Realizing harmony from Roman numerals
If you are unfamiliar with Roman numeral identification of chords you may want to do some advance study using Practica Musica and its textbook, Exploring Theory. Assuming you have some familiarity with the subject, the below should be enough to refresh your memory.

Each of the seven tones of a major or minor scale is represented by a numeral that stands for the triad built using that note. Some chords will naturally come out major, some minor, and we use uppercase numerals for the major ones, lowercase for minor or diminished.

Therefore in a major key - any major key! - the seven triads natural to the key are

I, ii, iii, IV, V, vi, vii°


That little "°" after the vii means it's diminished. Sometimes it is written out as "dim."



Minor scales have several forms, but the most common chords in minor would include a V chord made to be major:

i, ii°, III, iv, V, VI, VII.



The numerals will often come with numbers attached, and the numbers are survivors of the practice of figured bass that will be discussed in the next section. Let's keep it simple and just list the most common.

If there are no numbers, the chord is in root position, with its root as the bass.

"6" means the chord is in first inversion. That is, the middle note of the original triad is in the bass position, which means somewhere above there will be found the interval of a sixth formed with the bass (or a sixth plus one or more octaves). "6" is short for "6/3" because the other note of the chord will be a 3rd above the bass. But for our purposes just think "6" = "first inversion."

"6/4" (or 6 with a 4 underneath it) means the triad is in 2nd inversion. The original top note is now the bass.


You'll also need the most common ones for seventh chords:

"7" means a root position seventh chord.

"6/5" is a first inversion seventh chord.

"4/3" is a second inversion seventh chord.

"4/2" is a third inversion seventh chord (the seventh itself is in the bass).



If one of these numbers has a flat or sharp by it that means the pitch corresponding to that number is to be raised or lowered from what it would normally be in the key signature.

The next thing you need to know about realizing Roman numeral harmony is that you are not limited to just the tones specified by the numerals. While following the rules of good counterpoint you can add "in between" notes to fill in between chords, and you can introduce dissonances that resolve to a note of the requested chord. Your guide in this as in much of life is J.S. Bach, whose harmonizations are widely available for study.
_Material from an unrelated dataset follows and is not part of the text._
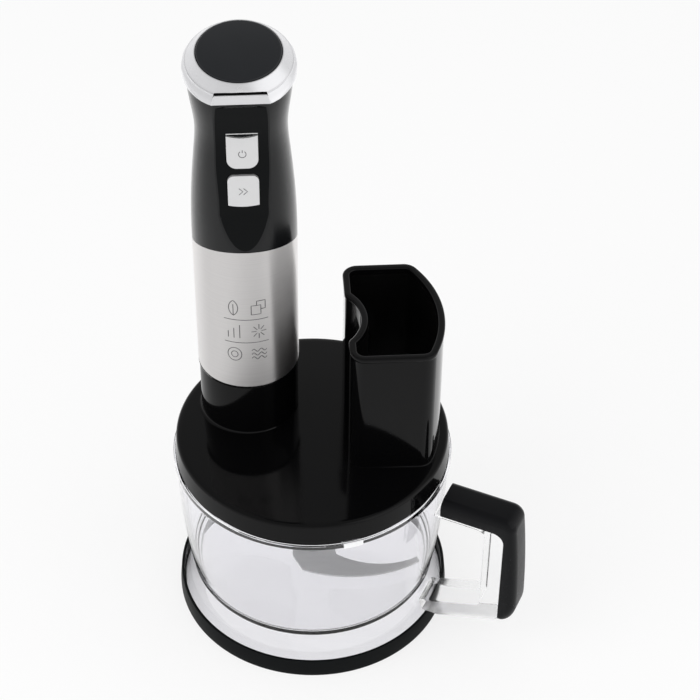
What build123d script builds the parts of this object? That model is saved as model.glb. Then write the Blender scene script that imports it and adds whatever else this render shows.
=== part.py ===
from build123d import *

import math
import os

# Stick-blender motor unit docked on its food processor bowl.
# Millimetres, +Z up. The origin is the point on the worktop under the bowl's axis,
# and -Y is the front, where the two buttons face.

# ---------------------------------------------------------------- clearances
SEAT_GAP = 0.2          # between a part and the face it rests on
SLIDE_GAP = 0.3         # round a part that lifts or slides out
RUN_GAP = 0.06          # radial, shaft in its bore
BUTTON_GAP = 0.3       # round a button in its window

# ---------------------------------------------------------------- non-slip base
RING_R = 82.0           # at the worktop
RING_TAPER = 0.9        # how much the ring narrows to its top
RING_H = 11.6
RING_WALL = 2.6         # at the worktop, outside the skirt
LEDGE_H = 2.0           # ledge that the bowl's skirt stands on
LEDGE_W = 1.8
DISC_T = 1.6

# ---------------------------------------------------------------- bowl
SKIRT_T = 2.0
SKIRT_H = 22.8          # from the foot of the skirt to the floor's underside
SKIRT_FLARE = 5.7       # how far the skirt spreads below the floor
FLOOR_T = 3.2
FLOOR_FILLET = 5.0
WALL_H = 82.5           # from the floor's underside to the ridge
WALL_FLARE = 6.8        # how far the wall widens from the floor to the ridge
WALL_BULGE = 1.35       # how far the wall bows out of a straight taper
WALL_T = 2.3
RIDGE_OUT = 1.2         # the ridge round the bayonet channel, proud of the wall
RIDGE_H = 5.0
CHANNEL_H = 2.8
CHANNEL_LIFT = 0.7      # channel's floor above the ridge's underside
CHANNEL_DEPTH = 1.9
BOSS_R = 7.0
BOSS_H = 2.0
PIN_R = 3.1
PIN_H = 60.0            # above the floor
PIN_SOCKET = 1.0        # floor left under the pin

# ---------------------------------------------------------------- bayonet
LUG_COUNT = 4
LUG_ANGLE = 6.8         # degrees wide
LUG_OUT = 1.5
LUG_AT = -80.8          # where the front lug sits when locked
TWIST = 7.5             # degrees from locked to open
NOTCH_EXTRA = 1.2       # degrees, notch width over the lug
NOTCH_GAP = 0.3

# ---------------------------------------------------------------- bowl handle
HANDLE_AT = -24.6       # degrees from +X
HANDLE_W = 21.0
ARM_TOP_DROP = 3.5      # top of the grip below the ridge's top
ARM_H = 10.6
ARM_GAP = 4.2           # from the ridge to where the black grip begins
GRIP_REACH = 53.3       # from the ridge to the outer face at its widest
GRIP_T = 9.9            # there
GRIP_LEAN = 4.6         # how far the outer face falls back at the top
GRIP_BOW = 2.6          # and how far it bows out of the straight line
GRIP_END_Z = 24.8
GRIP_CORNER = 8.0
GRIP_INNER_CORNER = 7.0
GRIP_WALL = 2.2
FRAME_STRIP = 2.4       # clear strip that shows under the grip's arm
FRAME_WEB = 12.2        # clear depth inside the vertical grip
FRAME_FLANGE = 2.4
FRAME_MID = 3.0
RIB_GAP = 0.05          # of the clear rib in the black cover, glued
FOOT_ARM_H = 12.2
FOOT_ARM_GAP = 0.8      # over the non-slip ring
FOOT_ARM_RUN = 5.0      # level part of its underside, from the ring outwards
FOOT_ARM_RISE = 0.333   # slope of the rest

# ---------------------------------------------------------------- blade
BLADE_T = 1.4
BLADE_TIP_GAP = 8.9     # tip short of the floor's outer corner, measured along X
BLADE_TIP_Y = 20.2
BLADE_TIP_W = 3.4
BLADE_TIP_CUT = 1.6
BLADE_BELLY_X = 26.0    # cutting edge at its fullest
BLADE_BELLY_Y = 31.6
BLADE_HEEL_X = 5.9      # where the cutting edge starts, behind the axis
BLADE_HEEL_Y = 26.0
BLADE_HOLLOW_X = 36.0   # back edge at its deepest
BLADE_HOLLOW_Y = 21.6
BLADE_NECK_X = 14.0
BLADE_NECK_Y = 13.0
BLADE_PLATE = 12.0      # half width of the root plate
HUB_LIFT = 0.4          # hub above the floor's boss
HUB_FLANGE_R = 13.5
HUB_FLANGE_H = 1.6
HUB_R = 9.6
HUB_NECK_R = 8.0
BLADE_SPACING = 27.0
CUP_R = 12.0
CUP_BORE_R = 9.4
CUP_H = 12.0
RIB_REACH = 3.0
DOG_ANGLE = 30.0        # width of each rib and of each wing
DOG_COUNT = 3
DOG_CORE_R = 4.6
DOG_WING_GAP = 0.5
DOG_FLOOR_GAP = 1.2

# ---------------------------------------------------------------- lid
LID_WALL_H = 13.0       # outer wall, from its foot on the bowl's rim to the edge
LID_WALL_T = 2.3
LID_TAPER = 1.1         # how much wider the wall is at its foot
LID_SHOULDER = 2.0      # rounding of the edge
LID_CROWN = 1.5
LID_PLATE_T = 2.5
LID_EDGE_IN = 0.9       # edge inside the top of the bowl's wall
LID_SKIRT_T = 2.2
COLLAR_R = 28.4
COLLAR_WALL = 3.2
COLLAR_H = 36.8
COLLAR_FLOOR = 5.8      # above the lid's edge
COLLAR_FOOT = 1.8       # fillet round the foot of the collar
TUBE_H = 84.3           # feed tube above the lid's edge
TUBE_WALL = 3.6
TUBE_LIP = 0.5
TUBE_LIP_H = 3.0
TUBE_IN = 5.7           # outer wall, inside the lid's edge and concentric with it
TUBE_BITE_R = 27.8      # inner wall curves round the gear housing
TUBE_LEFT = 19.8
TUBE_BACK = 44.6
TUBE_FRONT = -35.6
TUBE_CORNER = 8.0
TUBE_BITE_CORNER = 4.0
TUBE_BELOW = 3.0
TUBE_SLOT_AT = -21.0    # degrees, blind slot at the foot of the outer wall
TUBE_SLOT_W = 2.2
TUBE_SLOT_H = 19.0
TUBE_SLOT_DEPTH = 1.4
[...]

You'll find 30 or more of them in the online Music Library at Ars Nova, and you can open them from within Counterpointer or Practica Musica or Songworks, listen to them, and study their part-writing before you attempt doing some yourself.


How to proceed

A good practice is to begin by sketching in the notes of each harmony needed without regard for counterpoint, then start adjusting for good counterpoint, filling in, etc. It will be easiest if you don't do an entire voice at once, but go beat-by-beat in all voices together. It's OK to change the initial notes that have been provided as a guide. Make use of the suggestions in the next section concerning the addition of passing and neighboring tones and suspensions.

You can frequently press the Evaluate button in Counterpointer to get the program's opinion of how you're doing. It will mark places where the counterpoint needs work or where you have not provided the harmony requested. You'll be following the "Bach vocal" style rules, which are similar to those of 5th species but with movement in all voices and a few additional freedoms.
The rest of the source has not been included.